HRLead: Then we're into the escalation loop. Reminders first, then it goes to the manager, and ultimately overdue compliance training can actually block system access. It keeps looping back until it's done. We can't just let it slide — if there's ever an audit, "we assigned it" isn't enough, it has to be completed.
Interviewer: You mentioned certifications earlier?
HRLead: For some roles, yeah. Where the role requires a certification or an attestation — regulated roles, certain technical or safety roles — they have to certify. And if they don't pass, that's a remediation and retake loop. And same as compliance, failing or not certifying can block or even revoke their access until they pass. So it's a real gate, not a formality.
Interviewer: And then you're basically done?

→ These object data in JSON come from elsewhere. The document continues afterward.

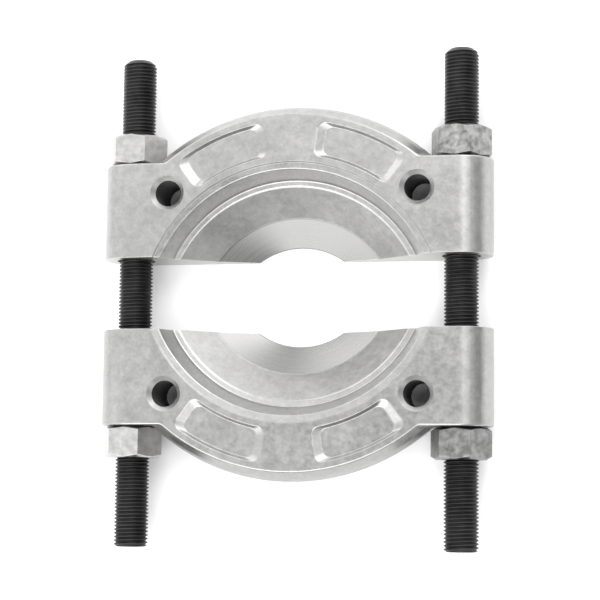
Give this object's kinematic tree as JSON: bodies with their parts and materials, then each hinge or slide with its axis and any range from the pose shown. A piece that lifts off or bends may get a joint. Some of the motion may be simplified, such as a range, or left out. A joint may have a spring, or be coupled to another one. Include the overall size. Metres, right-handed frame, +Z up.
{
  "type": "bearing separator",
  "caption": "Bearing separator with forged half plates that nuts draw together along threaded studs round a tapered bore, and tapped holes for puller legs.",
  "frame": {"origin": "on the floor, under the middle of the studs' length, midway between the studs", "axes": "+X from the left stud to the right stud, +Y along the studs towards the rear jaw, +Z up from the plates' flat backs to their dished faces"},
  "size_m": [0.163, 0.204, 0.026],
  "materials": {
    "jaw_steel": "blasted satin forging with machined faces",
    "stud_black": "black oxide",
    "nut_steel": "satin plated"
  },
  "bodies": {
    "studs": {"left_stud": "stud_black", "right_stud": "stud_black"},
    "rear_jaw": {"rear_jaw": "jaw_steel"},
    "front_jaw": {"front_jaw": "jaw_steel"},
    "rear_left_nut": {"rear_left_nut": "nut_steel"},
    "rear_right_nut": {"rear_right_nut": "nut_steel"},
    "front_left_nut": {"front_left_nut": "nut_steel"},
    "front_right_nut": {"front_right_nut": "nut_steel"}
  },
  "joints": [
    {"name": "rear_jaw_slide", "type": "slide", "parent": "studs", "child": "rear_jaw", "axis": [0, 1, 0], "range_m": [-0.0146, 0.032]},
    {"name": "front_jaw_slide", "type": "slide", "parent": "studs", "child": "front_jaw", "axis": [0, -1, 0], "range_m": [-0.0146, 0.036]},
    {"name": "rear_left_nut_turn", "type": "hinge", "parent": "rear_jaw", "child": "rear_left_nut", "pos_m": [-0.0685, 0.05645, 0.013], "axis": [0, 1, 0], "range_deg": [-3505, 7681]},
    {"name": "rear_right_nut_turn", "type": "hinge", "parent": "rear_jaw", "child": "rear_right_nut", "pos_m": [0.0685, 0.05645, 0.013], "axis": [0, 1, 0], "range_deg": [-3505, 7681]},
    {"name": "front_left_nut_turn", "type": "hinge", "parent": "front_jaw", "child": "front_left_nut", "pos_m": [-0.0685, -0.05265, 0.013], "axis": [0, -1, 0], "range_deg": [-3505, 8641]},
    {"name": "front_right_nut_turn", "type": "hinge", "parent": "front_jaw", "child": "front_right_nut", "pos_m": [0.0685, -0.05265, 0.013], "axis": [0, -1, 0], "range_deg": [-3505, 8641]}
  ],
  "couplings": [
    {"joint": "rear_left_nut_turn", "follows": "rear_jaw_slide", "rad_per_m": 4188.8},
    {"joint": "rear_right_nut_turn", "follows": "rear_jaw_slide", "rad_per_m": 4188.8},
    {"joint": "front_left_nut_turn", "follows": "front_jaw_slide", "rad_per_m": 4188.8},
    {"joint": "front_right_nut_turn", "follows": "front_jaw_slide", "rad_per_m": 4188.8}
  ]
}
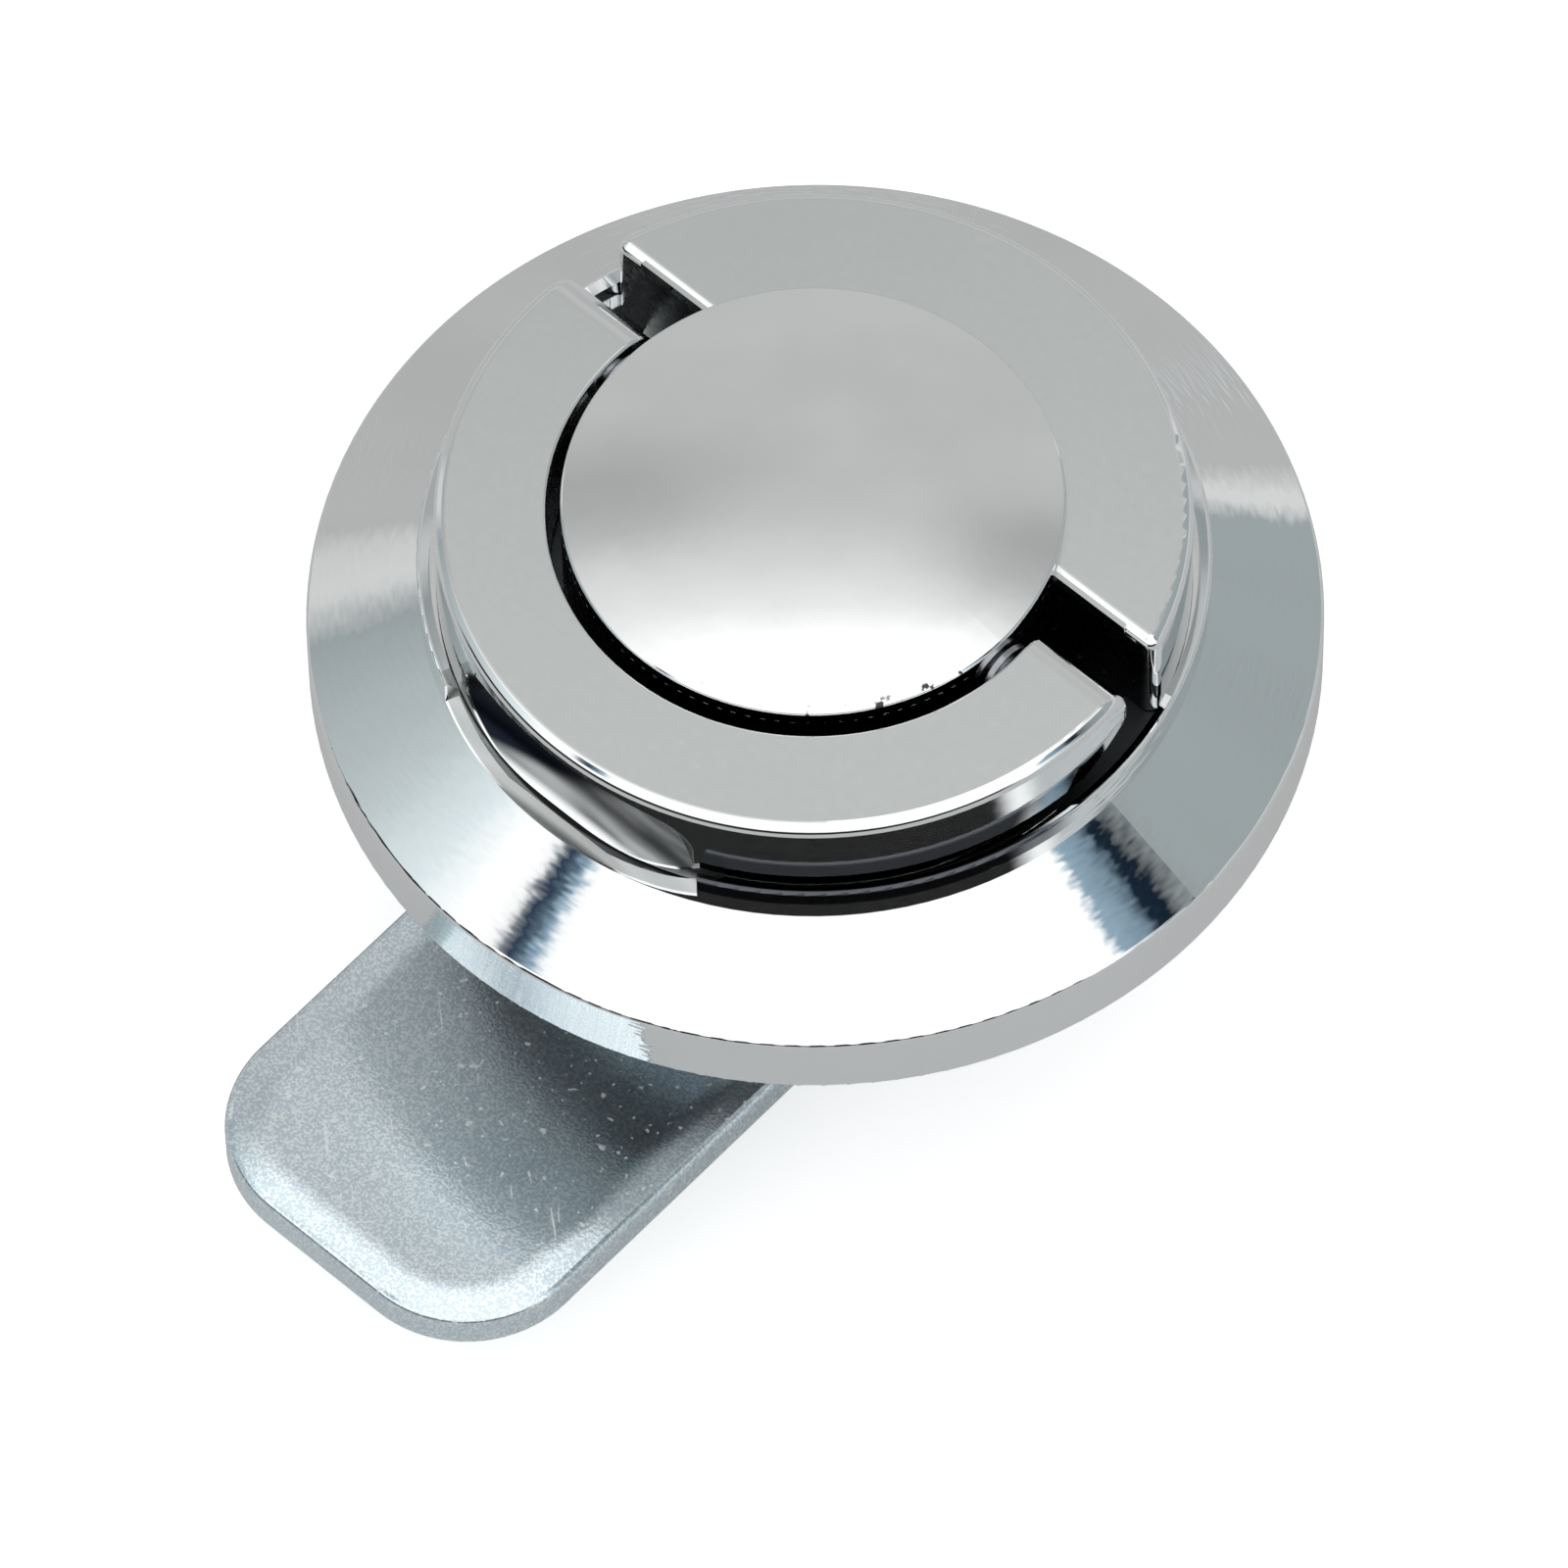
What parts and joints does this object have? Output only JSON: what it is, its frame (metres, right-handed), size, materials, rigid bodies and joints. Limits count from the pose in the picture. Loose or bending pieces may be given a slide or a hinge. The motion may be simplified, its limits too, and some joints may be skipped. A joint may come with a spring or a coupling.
{
  "type": "cam lock",
  "caption": "Round panel cam latch with a conical flange, a turning knob with a flip-up C-shaped handle, and a flat steel cam behind the panel.",
  "frame": {"origin": "on the turning axis, in the plane of the flange's back face, which seats on the panel", "axes": "+Z points out of the panel along the turning axis, towards the hand; the cam and the handle's middle point to -Y; the handle's hinge runs along X"},
  "size_m": [0.05, 0.0613, 0.0363],
  "materials": {
    "chrome": "polished chrome plate on a zinc die-casting",
    "satin_chrome": "chrome plate, satin on the flat top and bright on the edges",
    "zinc_steel": "bluish zinc plate on pressed steel, finely speckled",
    "fastener_steel": "zinc plate on turned steel",
    "spring_steel": "bare spring steel",
    "rubber": "matt black nitrile rubber",
    "slip_plastic": "natural acetal"
  },
  "bodies": {
    "housing": {"housing": "chrome", "flange_seal": "rubber", "thrust_washer": "slip_plastic", "tooth_washer": "fastener_steel", "mounting_nut": "fastener_steel"},
    "knob": {"rotor": "satin_chrome", "dome_cap": "chrome", "pivot_pin_left": "fastener_steel", "pivot_pin_right": "fastener_steel", "pivot_washer_left": "spring_steel", "pivot_washer_right": "spring_steel", "pivot_spring": "spring_steel", "spindle_seal": "rubber", "stop_washer": "zinc_steel", "disc_spring": "spring_steel", "cam": "zinc_steel", "cam_washer": "fastener_steel", "cam_lock_washer": "fastener_steel", "cam_bolt": "fastener_steel"},
    "handle": {"lift_handle": "satin_chrome"}
  },
  "joints": [
    {"name": "knob_turn", "type": "hinge", "parent": "housing", "child": "knob", "pos_m": [0, 0, 0], "axis": [0, 0, 1], "range_deg": [0, 90]},
    {"name": "handle_lift", "type": "hinge", "parent": "knob", "child": "handle", "pos_m": [0, 0, 0.01155], "axis": [-1, 0, 0], "range_deg": [0, 90]}
  ]
}
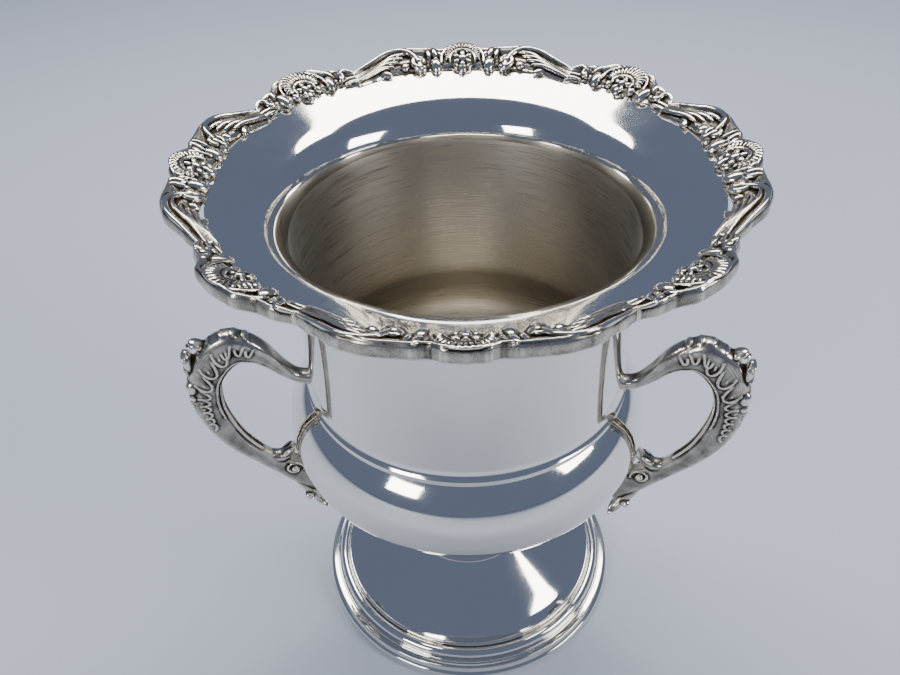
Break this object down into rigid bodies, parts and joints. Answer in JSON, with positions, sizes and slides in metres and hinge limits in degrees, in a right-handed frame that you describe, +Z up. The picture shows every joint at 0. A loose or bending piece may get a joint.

HRLead: Almost. We run 30, 60, 90-day check-ins — manager and HR — partly to confirm ramp, but honestly partly to catch the broken handoffs from earlier. That's often where we find out access was never quite right, or some training fell through. Then there's the probation or end-of-onboarding review, confirm they're performing and fully set up, and then they're fully ramped. Onboarding closed.
Interviewer: So if you had to name the one thing people get wrong about all this — what is it?
HRLead: It's that there's no single owner end to end. Everybody assumes someone else is holding the thread. HR thinks IT's got the laptop, IT thinks the manager approved access, the manager thinks HR sent the welcome packet — and because it's all running in parallel across four or five teams, the failures don't show up until they collide on day one. People think onboarding fails because of one big dropped ball. It almost never does. It fails because of a dozen tiny handoffs between functions that each assumed someone else owned them. The work isn't the steps — every team can do their step. The work is the seams between the steps, and almost nobody actually owns the seams.
Interviewer: That's a great place to end. Thank you.
HRLead: Anytime. Make the seams somebody's job — that's the whole secret.